Luke applied to five colleges including three Ivy's. He was accepted into UGA and Georgia Tech. He selected Georgia Tech and is majoring in engineering. He still hasn't fully ruled out medical school.
Daniel is pretty much the self appointed leader of the pack with the Gerguis trio. In fact, he reminds Luke that the only reason he become Student Body President was because of his brilliant campaign strategy.
His extra circulars included Skills USA, Technology Student Association, Soccer, Cross Country, National Honors Society, Beta Club and he plays the piano.
Daniel applied to nine colleges and got accepted to four. He was wait-listed for two. Two of the nine were Ivy's.
He chose UGA majoring in biology and pre-med. He plans on becoming a neuro surgeon and hiring Olivia as his PA.
"I want to make a difference in people's lives in a way that no one else can," said Daniel when asked why he chose Neuro Surgery. As for their journey, he said that "trials leads to perseverance and perseverance leads to hope."
Christopher is the free spirit.
His extra circulars included Cross Country, Soccer Manager, Art Club, National Honors Society, Beta Club, FCA and piano.
He applied to seven schools and really struggled to decide which one would be his final choice.
Eventually UGA beat out SCAD. He will be persuing a Bachelors in Fine Art with a focus on graphic design. But he wants to keep his options open.
Christopher - UGA - BFA art - graphic design - not fully set on one path.
Wonder what it is like knowing that your life has began as a miracle and the miracles seem to continue?
"Growing up there is almost a fear of being a waste of a miracle which caused me to raise my standards even higher," said Olivia Long.
"We agree, living up to high expectations set by our parents along with knowing that we are all miracles pushed us to work even harder for the goals we have all set," said Daniel Gerguis.
"I want to make peoples lives better. We have gone through these things so I can help other people facing similar challenges," said Luke Gerguis.

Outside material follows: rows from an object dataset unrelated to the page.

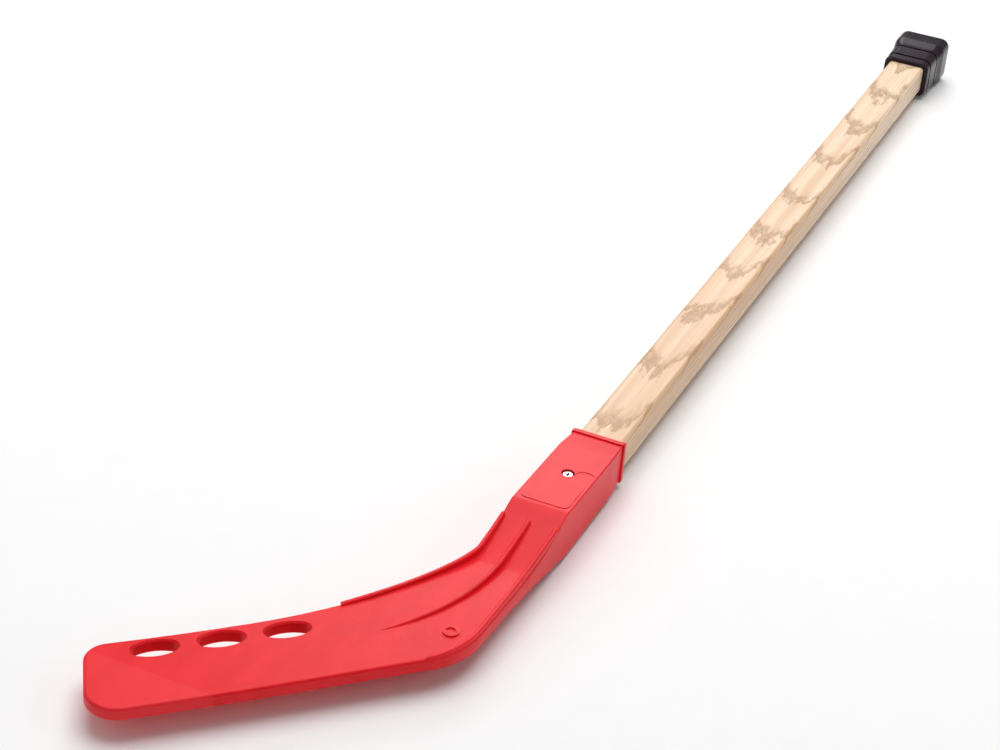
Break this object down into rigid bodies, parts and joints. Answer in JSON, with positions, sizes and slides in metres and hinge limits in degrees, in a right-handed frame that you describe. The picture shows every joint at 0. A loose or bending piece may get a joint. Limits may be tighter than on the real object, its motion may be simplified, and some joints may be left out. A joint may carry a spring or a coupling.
{
  "type": "street hockey stick",
  "caption": "Straight hockey stick with a flat moulded blade that has a socket and slots, a rectangular wooden shaft held by a screw, and a grooved rubber butt cap.",
  "frame": {"origin": "centre of the butt cap's flat end face", "axes": "+X along the shaft out of the butt end, so the blade lies towards -X; +Y towards the side that the toe of the blade points to; +Z normal to one blade face, and Z = 0 is the middle plane of the blade and shaft"},
  "size_m": [1.017, 0.1667, 0.0332],
  "materials": {
    "red_plastic": "bright red moulded plastic, half gloss, finely pebbled on the blade faces",
    "ash_wood": "pale ash with brown growth rings, thin clear varnish",
    "steel": "bright zinc-plated steel",
    "rubber": "smooth black moulded rubber with a soft shine"
  },
  "bodies": {
    "root": {"blade": "red_plastic", "shaft": "ash_wood", "blade_screw": "steel", "butt_cap": "rubber"}
  },
  "joints": []
}
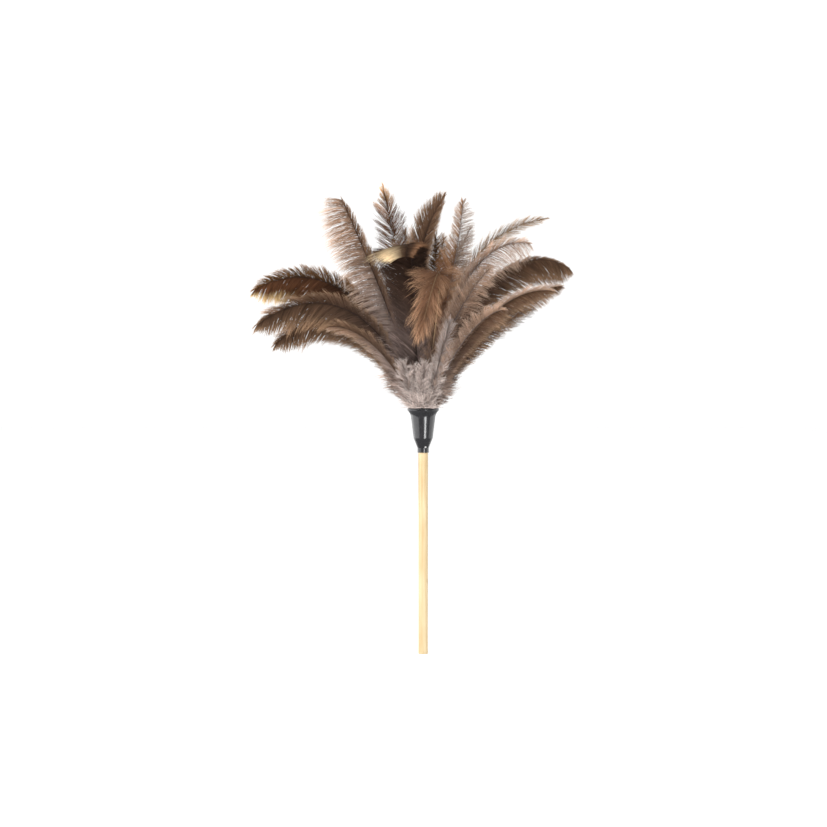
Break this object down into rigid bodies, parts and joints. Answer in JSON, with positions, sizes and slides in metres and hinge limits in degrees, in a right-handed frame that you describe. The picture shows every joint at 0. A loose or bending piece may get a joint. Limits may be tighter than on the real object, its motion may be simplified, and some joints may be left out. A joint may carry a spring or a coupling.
{
  "type": "feather duster",
  "caption": "Feather duster: natural brown feathers bound and potted in a glossy black cup ferrule on a slim plain wooden handle.",
  "frame": {"origin": "centre of the handle's flat cut end", "axes": "+Z along the handle towards the feathers, front at -Y, +X to the right of the front view"},
  "size_m": [0.3994, 0.2503, 0.6042],
  "materials": {
    "handle_wood": "pale plain-sawn dowel, sanded, unvarnished",
    "ferrule_plastic": "glossy black moulding",
    "brad_steel": "bright steel",
    "binding_steel": "annealed wire",
    "glue": "hard amber glue",
    "feather_brown": "soft dry barbs, brown with a grey base",
    "down_grey": "loose pale grey-pink down"
  },
  "bodies": {
    "root": {"binding_wire": "binding_steel", "down_tuft_centre": "down_grey", "down_tuft_left": "down_grey", "down_tuft_right": "down_grey", "down_tuft_side": "down_grey", "feather_front_curled": "feather_brown", "feather_front_right": "feather_brown", "feather_front_tall": "feather_brown", "feather_inner_00": "feather_brown", "feather_inner_01": "feather_brown", "feather_inner_02": "feather_brown", "feather_inner_03": "feather_brown", "feather_inner_04": "feather_brown", "feather_inner_05": "feather_brown", "feather_left_arched": "feather_brown", "feather_left_back": "feather_brown", "feather_left_inner": "feather_brown", "feather_left_low": "feather_brown", "feather_left_middle": "feather_brown", "feather_left_short": "feather_brown", "feather_left_under": "feather_brown", "feather_middle_01": "feather_brown", "feather_middle_02": "feather_brown", "feather_middle_03": "feather_brown", "feather_middle_04": "feather_brown", "feather_middle_05": "feather_brown", "feather_middle_06": "feather_brown", "feather_middle_07": "feather_brown", "feather_middle_08": "feather_brown", "feather_outer_01": "feather_brown", "feather_outer_02": "feather_brown", "feather_outer_03": "feather_brown", "feather_outer_04": "feather_brown", "feather_outer_05": "feather_brown", "feather_outer_06": "feather_brown", "feather_outer_07": "feather_brown", "feather_outer_08": "feather_brown", "feather_right_arched": "feather_brown", "feather_right_long": "feather_brown", "feather_right_low": "feather_brown", "feather_right_outer": "feather_brown", "feather_right_short": "feather_brown", "feather_right_under": "feather_brown", "feather_right_upper": "feather_brown", "feather_top_dark": "feather_brown", "feather_top_left": "feather_brown", "feather_top_middle": "feather_brown", "feather_top_plume": "feather_brown", "feather_top_right": "feather_brown", "feather_top_spike": "feather_brown", "feather_top_wisp": "feather_brown", "ferrule_cup": "ferrule_plastic", "glue_plug": "glue", "handle_dowel": "handle_wood", "retaining_brad": "brad_steel"}
  },
  "joints": []
}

"I like to make people smile, laugh and happy and I am not looking to change the world in a big way," said Christopher. "Instead I want to excel in finding small ways to make people happy."
I interviewed all four of these impressive graduates together at my office. It was one of the most heartfelt and inspiring interviews that I have ever been a part of. They are each so wonderfully gifted and talented. These four have a special bond. They understand the gift of life that is unique to them. A gift of miracles that push them to be the best at everything everyday. They are each driven to make an impact on this world in their own way.
Their accomplishments to date are staggering. But, I think we all know they are just getting started.
We look forward to continue to follow their success and cheering them on where we can each step of the way.